### EXERCISE BRIEF
Could you print all the entries exactly?

[Items from a dataset]
================

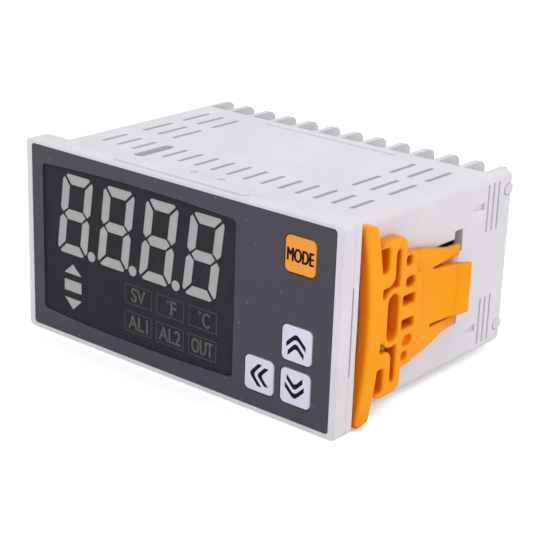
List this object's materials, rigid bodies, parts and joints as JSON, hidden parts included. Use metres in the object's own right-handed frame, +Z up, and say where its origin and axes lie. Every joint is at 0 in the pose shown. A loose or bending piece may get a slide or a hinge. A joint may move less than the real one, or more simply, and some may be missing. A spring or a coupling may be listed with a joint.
{
  "type": "pid temperature controller",
  "caption": "Panel-mount temperature controller: wide front with digit display and keys, vented case, barrier terminals at the rear and two spring side brackets.",
  "frame": {"origin": "centre of the front flange's rear face, the plane that seats on the panel", "axes": "+X to the right seen from the front, +Y rearwards into the panel, +Z up"},
  "size_m": [0.1002, 0.0702, 0.0486],
  "materials": {
    "case_plastic": "fine spark-eroded texture",
    "overlay_film": "fine matt film",
    "smoked_acrylic": "smoked, polished",
    "reflector_plastic": "dark moulded",
    "diffuser_plastic": "milky translucent",
    "orange_key": "satin",
    "white_key": "satin",
    "switch_plastic": "moulded black",
    "circuit_board": "solder resist",
    "core_steel": "laminated",
    "winding_wrap": "polyester tape",
    "capacitor_sleeve": "shrunk sleeve",
    "relay_case": "moulded",
    "plated_steel": "zinc or nickel plated, satin",
    "bracket_plastic": "satin orange"
  },
  "bodies": {
    "controller": {"front_bezel": "case_plastic", "front_overlay": "overlay_film", "display_window": "smoked_acrylic", "display_reflector": "reflector_plastic", "digit_segments": "diffuser_plastic", "status_lamps": "diffuser_plastic", "tact_switches": "switch_plastic", "front_board": "circuit_board", "upper_board": "circuit_board", "lower_board": "circuit_board", "board_headers": "switch_plastic", "microcontroller": "switch_plastic", "transformer_core": "core_steel", "transformer_winding": "winding_wrap", "filter_capacitor": "capacitor_sleeve", "output_relays": "relay_case", "rear_case": "case_plastic", "terminal_block": "case_plastic", "terminal_plates": "plated_steel", "terminal_clamps": "plated_steel", "terminal_screws": "plated_steel"},
    "mode_key": {"key_mode": "orange_key", "switch_button_mode": "switch_plastic"},
    "up_key": {"key_up": "white_key", "switch_button_up": "switch_plastic"},
    "shift_key": {"key_shift": "white_key", "switch_button_shift": "switch_plastic"},
    "down_key": {"key_down": "white_key", "switch_button_down": "switch_plastic"},
    "right_bracket": {"bracket_right": "bracket_plastic"},
    "left_bracket": {"bracket_left": "bracket_plastic"}
  },
  "joints": [
    {"name": "mode_key_press", "type": "slide", "parent": "controller", "child": "mode_key", "axis": [0, 1, 0], "range_m": [0, 0.00035], "stiffness_N_per_m": 900},
    {"name": "up_key_press", "type": "slide", "parent": "controller", "child": "up_key", "axis": [0, 1, 0], "range_m": [0, 0.00035], "stiffness_N_per_m": 900},
    {"name": "shift_key_press", "type": "slide", "parent": "controller", "child": "shift_key", "axis": [0, 1, 0], "range_m": [0, 0.00035], "stiffness_N_per_m": 900},
    {"name": "down_key_press", "type": "slide", "parent": "controller", "child": "down_key", "axis": [0, 1, 0], "range_m": [0, 0.00035], "stiffness_N_per_m": 900},
    {"name": "right_bracket_slide", "type": "slide", "parent": "controller", "child": "right_bracket", "axis": [0, 1, 0], "range_m": [0, 0.0046]},
    {"name": "left_bracket_slide", "type": "slide", "parent": "controller", "child": "left_bracket", "axis": [0, 1, 0], "range_m": [0, 0.0046]}
  ]
}
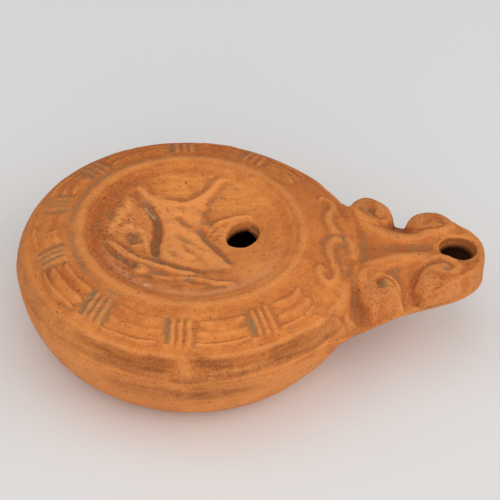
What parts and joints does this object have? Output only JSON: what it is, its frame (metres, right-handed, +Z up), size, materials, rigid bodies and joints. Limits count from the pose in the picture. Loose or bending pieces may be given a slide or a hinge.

================

### IN RESPONSE
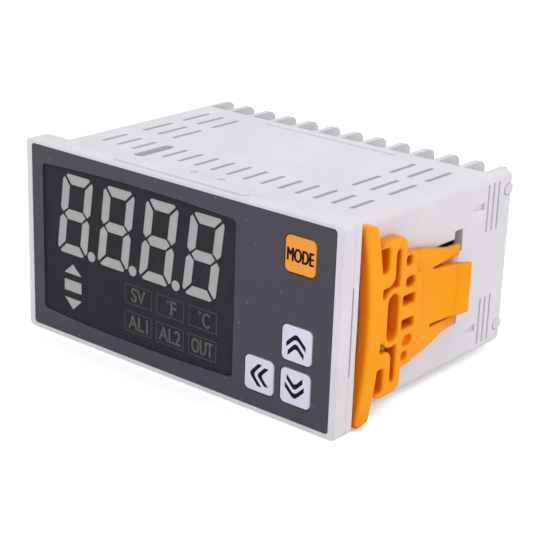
List this object's materials, rigid bodies, parts and joints as JSON, hidden parts included. Use metres in the object's own right-handed frame, +Z up, and say where its origin and axes lie. Every joint is at 0 in the pose shown. A loose or bending piece may get a slide or a hinge. A joint may move less than the real one, or more simply, and some may be missing. A spring or a coupling may be listed with a joint.
{
  "type": "pid temperature controller",
  "caption": "Panel-mount temperature controller: wide front with digit display and keys, vented case, barrier terminals at the rear and two spring side brackets.",
  "frame": {"origin": "centre of the front flange's rear face, the plane that seats on the panel", "axes": "+X to the right seen from the front, +Y rearwards into the panel, +Z up"},
  "size_m": [0.1002, 0.0702, 0.0486],
  "materials": {
    "case_plastic": "fine spark-eroded texture",
    "overlay_film": "fine matt film",
    "smoked_acrylic": "smoked, polished",
    "reflector_plastic": "dark moulded",
    "diffuser_plastic": "milky translucent",
    "orange_key": "satin",
    "white_key": "satin",
    "switch_plastic": "moulded black",
    "circuit_board": "solder resist",
    "core_steel": "laminated",
    "winding_wrap": "polyester tape",
    "capacitor_sleeve": "shrunk sleeve",
    "relay_case": "moulded",
    "plated_steel": "zinc or nickel plated, satin",
    "bracket_plastic": "satin orange"
  },
  "bodies": {
    "controller": {"front_bezel": "case_plastic", "front_overlay": "overlay_film", "display_window": "smoked_acrylic", "display_reflector": "reflector_plastic", "digit_segments": "diffuser_plastic", "status_lamps": "diffuser_plastic", "tact_switches": "switch_plastic", "front_board": "circuit_board", "upper_board": "circuit_board", "lower_board": "circuit_board", "board_headers": "switch_plastic", "microcontroller": "switch_plastic", "transformer_core": "core_steel", "transformer_winding": "winding_wrap", "filter_capacitor": "capacitor_sleeve", "output_relays": "relay_case", "rear_case": "case_plastic", "terminal_block": "case_plastic", "terminal_plates": "plated_steel", "terminal_clamps": "plated_steel", "terminal_screws": "plated_steel"},
    "mode_key": {"key_mode": "orange_key", "switch_button_mode": "switch_plastic"},
    "up_key": {"key_up": "white_key", "switch_button_up": "switch_plastic"},
    "shift_key": {"key_shift": "white_key", "switch_button_shift": "switch_plastic"},
    "down_key": {"key_down": "white_key", "switch_button_down": "switch_plastic"},
    "right_bracket": {"bracket_right": "bracket_plastic"},
    "left_bracket": {"bracket_left": "bracket_plastic"}
  },
  "joints": [
    {"name": "mode_key_press", "type": "slide", "parent": "controller", "child": "mode_key", "axis": [0, 1, 0], "range_m": [0, 0.00035], "stiffness_N_per_m": 900},
    {"name": "up_key_press", "type": "slide", "parent": "controller", "child": "up_key", "axis": [0, 1, 0], "range_m": [0, 0.00035], "stiffness_N_per_m": 900},
    {"name": "shift_key_press", "type": "slide", "parent": "controller", "child": "shift_key", "axis": [0, 1, 0], "range_m": [0, 0.00035], "stiffness_N_per_m": 900},
    {"name": "down_key_press", "type": "slide", "parent": "controller", "child": "down_key", "axis": [0, 1, 0], "range_m": [0, 0.00035], "stiffness_N_per_m": 900},
    {"name": "right_bracket_slide", "type": "slide", "parent": "controller", "child": "right_bracket", "axis": [0, 1, 0], "range_m": [0, 0.0046]},
    {"name": "left_bracket_slide", "type": "slide", "parent": "controller", "child": "left_bracket", "axis": [0, 1, 0], "range_m": [0, 0.0046]}
  ]
}
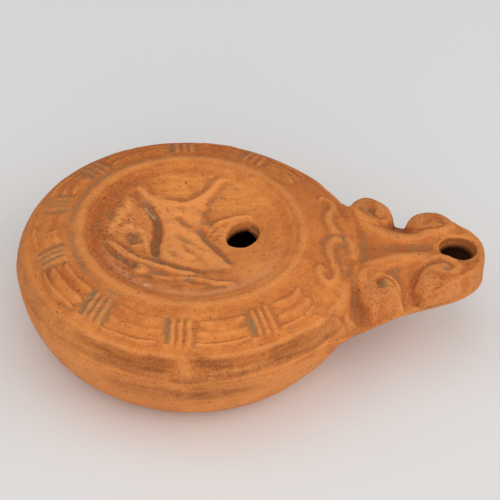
What parts and joints does this object have? Output only JSON: what it is, its frame (metres, right-handed, +Z up), size, materials, rigid bodies and joints. Limits count from the pose in the picture. Loose or bending pieces may be given a slide or a hinge.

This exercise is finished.